5. MATIM a pris part à cette procédure et a signé, le 2 octobre 2017, un accord de confidentialité avec FedEx Express International BV au terme duquel elle a accepté les conséquences d'une cessation de ses relations avec les sociétés TNT/FedEx, cet accord stipulant qu'il constituerait alors le point de départ du préavis de résiliation.

6. Par lettre du 15 janvier 2018, TNT a informé MATIM qu'elle n'avait pas été sélectionnée, que le contrat conclu en 2009 était résilié et que le délai de préavis de 45 jours prévu par cette convention courrait à compter de son courrier.

7. Contestant cette résiliation et le délai de préavis accordé en se prévalant de relations contractuelles ayant existé entre les parties depuis 17 ans, la société MATIM et M. [W] ont, par acte introductif d'instance du 7 juin 2018, assigné TNT devant le tribunal de commerce de Lyon pour rupture brutale de la relation commerciale établie.

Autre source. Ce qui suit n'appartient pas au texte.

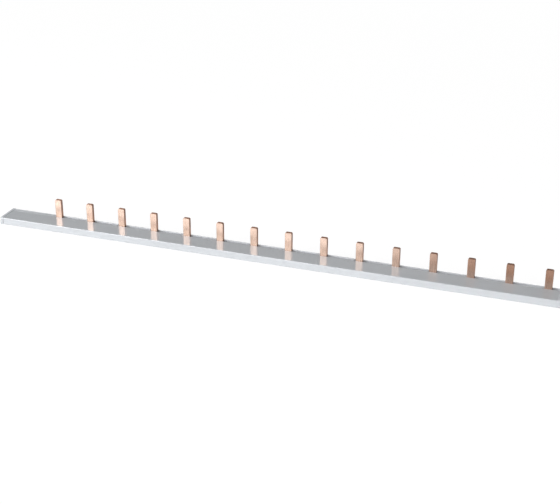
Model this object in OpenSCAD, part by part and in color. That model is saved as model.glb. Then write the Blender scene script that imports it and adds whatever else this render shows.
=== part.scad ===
// Single-phase comb busbar with pins, for a row of modular circuit breakers.
// A stamped copper comb lies flat in an extruded plastic channel. Its teeth are
// bent up through a slot near the rear edge, and a moulded cap closes each end.
// X runs along the bar, the slot lies towards +Y and the pins point to +Z.
// The origin is the middle of the underside. All sizes are in millimetres.

/* [Pins] */
// Number of pins
pin_count = 15; // [2:1:30]
// Distance from one pin to the next
pin_pitch = 17.8; // [12:0.1:27]
// Width of a pin along the bar
pin_w = 3.5; // [2.5:0.1:5]
// Height of a pin above the top of the channel
pin_h = 9.3; // [5:0.1:15]
// Radius of the two corners at a pin's tip
tip_r = 0.7; // [0.3:0.1:1]

/* [Copper comb] */
// Thickness of the copper sheet
stock_t = 1.8; // [1:0.1:3]
// Width of the flat strip, up to the start of the bends
strip_w = 8.9; // [5:0.1:16]
// Inside radius of the bend at a pin's root
bend_r = 0.4; // [0.3:0.05:0.8]
// Radius of the stamped edges of a pin
edge_r = 0.2; // [0.1:0.05:0.4]
// Width of the relief notch on each side of a pin's root
relief_w = 0.8; // [0.4:0.1:1.2]
// Depth of the relief notches
relief_d = 1.2; // [0.8:0.1:2]
// Radius of the corners at the strip's ends
strip_corner_r = 0.8; // [0.2:0.1:2]

/* [Channel] */
// Distance from the left end of the channel to the first pin
left_margin = 26.6; // [10:0.1:60]
// Distance from the last pin to the right end of the channel
right_margin = 5.5; // [5:0.1:60]
// Thickness of the front wall
wall_front = 0.9; // [0.6:0.1:2]
// Thickness of the rear wall
wall_rear = 0.8; // [0.6:0.1:2]
// Thickness of the top wall
wall_top = 0.9; // [0.6:0.1:2]
// Thickness of the bottom wall
wall_bottom = 0.8; // [0.6:0.1:2]
// Radius of the outer long edges
outer_r = 0.4; // [0.1:0.05:0.5]
// Radius of the inner long edges
inner_r = 0.2; // [0.1:0.05:0.3]
// Radius of the top wall's long edges along the slot
mouth_r = 0.15; // [0.05:0.05:0.3]
// Radius of the rear wall's inner top edge, as far as the wall has room for it
rim_r = 0.3; // [0.05:0.05:0.5]

/* [End caps] */
// Thickness of a cap's flange
flange_t = 2; // [1:0.1:4]
// How far a flange stands out past the channel's front, rear and top
flange_lip = 0.2; // [0:0.05:0.5]
// Radius of the outer rim of a flange
flange_r = 0.8; // [0.3:0.1:0.9]
// Length of the left cap's plug
left_plug_len = 4; // [1:0.1:8]
// Length of the right cap's plug
right_plug_len = 1.5; // [0.5:0.1:2]

/* [Clearances] */
// Gap between a pin and each side of the slot
slot_clear = 0.05; // [0.02:0.01:0.2]
// Gap above the strip
strip_clear = 0.2; // [0.05:0.05:0.5]
// Gap between the strip's front edge and the front wall
front_clear = 0.25; // [0.1:0.05:0.5]
// Gap around a plug and beside the tongue
plug_clear = 0.05; // [0.02:0.01:0.2]
// Gap between a plug and the end of the strip
plug_gap = 0.5; // [0.2:0.1:1]
// Gap between the tongue and the first pin
tongue_gap = 0.3; // [0.1:0.1:1]

/* [Hidden] */
$fn = 48;

// How far a cutting or joining shape runs past the face that it meets
overrun = 1;
profile_color = [0.71, 0.73, 0.75];
cap_color = [0.67, 0.69, 0.71];
copper_color = [0.82, 0.56, 0.42];

// Along the bar
profile_len = left_margin + (pin_count - 1) * pin_pitch + right_margin;
profile_left = -profile_len / 2;
profile_right = profile_len / 2;
first_pin_x = profile_left + left_margin;
pin_places = [for (i = [0:pin_count - 1]) first_pin_x + i * pin_pitch];
strip_left = profile_left + left_plug_len + plug_gap;
strip_right = profile_right - right_plug_len - plug_gap;
strip_len = strip_right - strip_left;
tongue_len = left_margin - pin_w / 2 - tongue_gap;

// Across the bar
profile_d = wall_front + front_clear + strip_w + bend_r + stock_t + slot_clear + wall_rear;
rear_y = profile_d / 2;
front_y = -profile_d / 2;
channel_rear_y = rear_y - wall_rear;
channel_front_y = front_y + wall_front;
channel_d = channel_rear_y - channel_front_y;
pin_rear_y = channel_rear_y - slot_clear;
pin_front_y = pin_rear_y - stock_t;
slot_front_y = pin_front_y - slot_clear;
slot_w = channel_rear_y - slot_front_y;
bend_y = pin_front_y - bend_r;

// Upwards
channel_h = stock_t + strip_clear;
profile_h = wall_bottom + channel_h + wall_top;
strip_top_z = wall_bottom + stock_t;
bend_z = strip_top_z + bend_r;
channel_top_z = wall_bottom + channel_h;
// The top wall's lower edge at the slot follows the inside of the bends
lip_r = max(bend_r - strip_clear, mouth_r);
rear_rim_r = min(rim_r, wall_rear - outer_r);
pin_top_z = profile_h + pin_h;

// A rectangle with rounded corners, its lowest corner at the origin
module rounded_rect(w, h, r) {
    translate([r, 0]) square([w - 2 * r, h]);
    translate([0, r]) square([w, h - 2 * r]);
    for (x = [r, w - r], y = [r, h - r]) translate([x, y]) circle(r);
}

// What rounding takes off a corner that lies at the origin, inside +X and +Y
module corner_waste(r) {
    difference() {
        square(r);
        translate([r, r]) circle(r);
    }
}

// Stands a section drawn across and upwards on end, and draws it out along X
module along_x(from, length) {
    translate([from, 0, 0]) rotate([90, 0, 90]) linear_extrude(length) children();
}

// Outline across the channel: closed all round but for the slot in the top
module profile_section() {
    difference() {
        translate([front_y, 0]) rounded_rect(profile_d, profile_h, outer_r);
        translate([channel_front_y, wall_bottom]) rounded_rect(channel_d, channel_h, inner_r);
        translate([slot_front_y, channel_top_z - inner_r]) square([slot_w, wall_top + inner_r + overrun]);
        translate([slot_front_y, profile_h]) rotate(180) corner_waste(mouth_r);
        translate([channel_rear_y, profile_h]) rotate(-90) corner_waste(rear_rim_r);
        translate([slot_front_y, channel_top_z]) rotate(90) corner_waste(lip_r);
    }
}

module insulating_profile() {
    color(profile_color) along_x(profile_left, profile_len) profile_section();
}

// Relief notch beside a pin's root: it runs in from the strip's rear edge to a round bottom
module relief_notch(x) {
    translate([x, bend_y - relief_d + relief_w / 2]) circle(relief_w / 2);
    translate([x - relief_w / 2, bend_y - relief_d + relief_w / 2]) square([relief_w, relief_d + overrun]);
}

// Plan of the flat strip, with its relief notches
module strip_plan() {
    difference() {
        translate([strip_left, bend_y - strip_w]) rounded_rect(strip_len, strip_w, strip_corner_r);
        for (x = pin_places, side = [-1, 1]) relief_notch(x + side * (pin_w + relief_w) / 2);
    }
}

// A pin that stands on the strip's rear edge, with the bend at its root
module pin(x) {
    pin_section_z = pin_top_z - bend_z;
    translate([x, bend_y, bend_z]) rotate([90, 0, 90]) rotate([0, 0, -90])
        rotate_extrude(angle = 90) translate([bend_r, -pin_w / 2]) rounded_rect(stock_t, pin_w, edge_r);
    intersection() {
        translate([x - pin_w / 2, pin_front_y, bend_z])
            linear_extrude(pin_section_z) rounded_rect(pin_w, stock_t, edge_r);
        translate([x - pin_w / 2, pin_rear_y + overrun, bend_z - tip_r]) rotate([90, 0, 0])
            linear_extrude(stock_t + 2 * overrun) rounded_rect(pin_w, pin_section_z + tip_r, tip_r);
    }
}

module copper_comb() {
    color(copper_color) {
        translate([0, 0, wall_bottom]) linear_extrude(stock_t) strip_plan();
        for (x = pin_places) pin(x);
    }
}

// A plate with its outer rim rounded, for the left end: its inner face lies at X = 0
module flange_plate() {
    plate_d = profile_d + 2 * flange_lip;
    plate_h = profile_h + flange_lip;
    intersection() {
        translate([0, -plate_d / 2, 0]) along_x(-flange_t, flange_t) rounded_rect(plate_d, plate_h, flange_r);
        translate([-flange_t, plate_d / 2, 0]) rotate([90, 0, 0])
            linear_extrude(plate_d) rounded_rect(flange_t + flange_r, plate_h, flange_r);
        translate([-flange_t, -plate_d / 2, 0])
            linear_extrude(plate_h) rounded_rect(flange_t + flange_r, plate_d, flange_r);
    }
}

// A plug that fills the channel from X = 0
module plug(length) {
    translate([0, channel_front_y + plug_clear, wall_bottom + plug_clear])
        along_x(0, length) rounded_rect(channel_d - 2 * plug_clear, channel_h - 2 * plug_clear, inner_r);
}

module left_end_cap() {
    tongue_h = profile_h - wall_bottom - plug_clear;
    color(cap_color) translate([profile_left, 0, 0]) {
        flange_plate();
        plug(left_plug_len);
        translate([0, slot_front_y + plug_clear, wall_bottom + plug_clear])
            along_x(0, tongue_len) rounded_rect(slot_w - 2 * plug_clear, tongue_h, inner_r);
    }
}

module right_end_cap() {
    color(cap_color) translate([profile_right, 0, 0]) mirror([1, 0, 0]) {
        flange_plate();
        plug(right_plug_len);
    }
}

insulating_profile();
copper_comb();
left_end_cap();
right_end_cap();
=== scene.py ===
"""Looks of a single-phase comb busbar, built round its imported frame."""
import math

import bpy
from mathutils import Matrix, Vector


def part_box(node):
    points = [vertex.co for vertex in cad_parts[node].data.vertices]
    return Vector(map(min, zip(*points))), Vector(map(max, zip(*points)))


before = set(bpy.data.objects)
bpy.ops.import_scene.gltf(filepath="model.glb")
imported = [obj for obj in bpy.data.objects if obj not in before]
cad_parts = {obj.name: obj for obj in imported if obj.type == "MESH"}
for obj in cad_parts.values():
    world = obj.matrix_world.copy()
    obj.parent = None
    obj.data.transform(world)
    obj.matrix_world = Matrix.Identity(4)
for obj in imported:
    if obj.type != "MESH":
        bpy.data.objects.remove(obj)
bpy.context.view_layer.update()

# The frame: metres, X along the bar, pins up +Z, slot towards +Y, underside on Z = 0
COMB_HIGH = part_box("copper_comb")[1]
COMB_END_X = COMB_HIGH[0]
PIN_TIP_Z = COMB_HIGH[2]

# Camera: in front of the bar, above it and to its right
SENSOR_MM = 36.0
LENS_MM = 78.76
VIEW_AZIMUTH = math.radians(19.367)
VIEW_ELEVATION = math.radians(24.542)
VIEW_ROLL = math.radians(0.1)
EYE = Vector((0.18563, -0.50604, 0.24924))
CLIP_NEAR = 0.01
CLIP_FAR = 50.0

# Studio: places on a ramp that runs up the sky with their levels, and the floor
SKY_STOPS = ((0.17, 1.0), (0.28, 0.20), (0.60, 0.16), (0.80, 0.20))
FLOOR_SIZE = 40.0
FLOOR_COLOR = (0.8, 0.8, 0.8)
FLOOR_GLOW = 1.09
FLOOR_GLOW_SHARE = 0.85

# Noise patterns: units per metre along X, Y and Z, and the detail
DRAW_LINES = ((6.0, 2600.0, 2600.0), 3.0)
DRAWN_CLOUDS = ((28.0, 90.0, 90.0), 4.0)
SPECKS = ((2600.0, 2600.0, 2600.0), 2.0)
MOULD_GRAIN = ((3200.0, 3200.0, 3200.0), 3.0)
MOULD_CLOUDS = ((160.0, 160.0, 160.0), 3.0)
ROLLED_STREAKS = ((2400.0, 2400.0, 60.0), 3.0)
BLOTCHES = ((420.0, 420.0, 300.0), 4.0)

# Spans of noise values, each drawn out to a whole range of tone or gloss
NARROW = (0.35, 0.65)
WIDE = (0.3, 0.7)
UPPER = (0.42, 0.72)

# Plastics: colours, gains of their dark and light parts, gloss, and relief in metres
PROFILE_GREY = (0.63, 0.655, 0.685)
PROFILE_GAINS = (0.96, 1.04)
PROFILE_ROUGHNESS = (0.09, 0.16)
PROFILE_IOR = 1.6
PROFILE_COAT = 1.0
PROFILE_COAT_ROUGHNESS = 0.04
PROFILE_RELIEF = 0.000004
SPECK_RELIEF_SHARE = 0.3
CAP_GREY = (0.60, 0.62, 0.65)
CAP_GAINS = (0.95, 1.04)
CAP_ROUGHNESS = (0.18, 0.30)
CAP_IOR = 1.52
CAP_RELIEF = 0.000008

# Copper: colours, gloss, and relief in metres
COPPER_FACE = (0.92, 0.69, 0.57)
# Dull copper for random spots and streaks, and for painted shade at the pin roots
COPPER_DULL_AND_PAINTED_ROOT_SHADE = (0.52, 0.36, 0.28)
# Painted shade: a darker, browner copper for the right-hand end, standing in for dimmer reflections
# there
COPPER_PAINTED_END_SHADE = (0.42, 0.235, 0.16)
# Sheared copper, darker partly as duller sheared metal and partly as painted shade standing in for
# dark reflections
COPPER_SHEARED_AND_PAINTED_SHADE = (0.36, 0.20, 0.14)
COPPER_ROUGHNESS = (0.25, 0.32)
SHEARED_ROUGHNESS = 0.55
COPPER_ANISOTROPY = 0.9
COPPER_RELIEF = 0.000006

# Copper: how dull its random spots and streaks are, how dark the painted shade at its pin roots is,
# and how strongly painted shade browns its right-hand end
SPOT_DULLNESS = 0.22
STREAK_DULLNESS = 0.14
PAINTED_ROOT_SHADE = 0.62
PAINTED_END_SHADE = 0.92
ROOT_SHARE_OF_PAINTED_END_SHADE = 0.45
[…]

8. Par jugement du 18 juillet 2019, ce tribunal a notamment condamné la société TNT à payer à la société MATIM la somme de 2 098 000 euros en réparation du préjudice subi à ce titre.

9. La société MATIM et M. [W] ont interjeté appel de cette décision par déclaration du 22 juillet 2019. La société TNT a interjeté appel le 21 août 2019. Les deux procédures d'appel ont été jointes.

10. Par arrêt du 6 juillet 2021, la cour d'appel de Paris a :

- Confirmé le jugement du tribunal de commerce de Lyon en ce qu'il s'est déclaré incompétent pour statuer sur les demandes de la société MATIM et M. [W] au titre de l'accord de confidentialité, a dit que la rupture des relations commerciales était brutale, rejeté les demandes de la société MATIM et M. [W] au titre de la concurrence déloyale, et statué sur les frais et dépens de première instance ;

- Infirmé le jugement pour le surplus ;

- Condamné la société TNT FAA à payer à la société Mail et Transport International Maroc une somme de 1 052 513 euros au titre de son préjudice pour la rupture brutale des relations commerciale avec intérêts au taux légal ;

- Ordonné la capitalisation des intérêts pour une année entière ;

- Débouté la société Mail et Transport International Maroc et M. [U] [W] et la société TNT pour le surplus de leurs demandes ;

- Condamné la société TNT FAA à payer à la société Mail et Transport International Maroc et M. [U] [W] la somme globale de 20 000 euros au titre de l'article 700 du code de procédure civile ;

- Condamné la société TNT FAA aux dépens de l'appel qui seront recouvrés conformément à l'article 699 du code de procédure civile.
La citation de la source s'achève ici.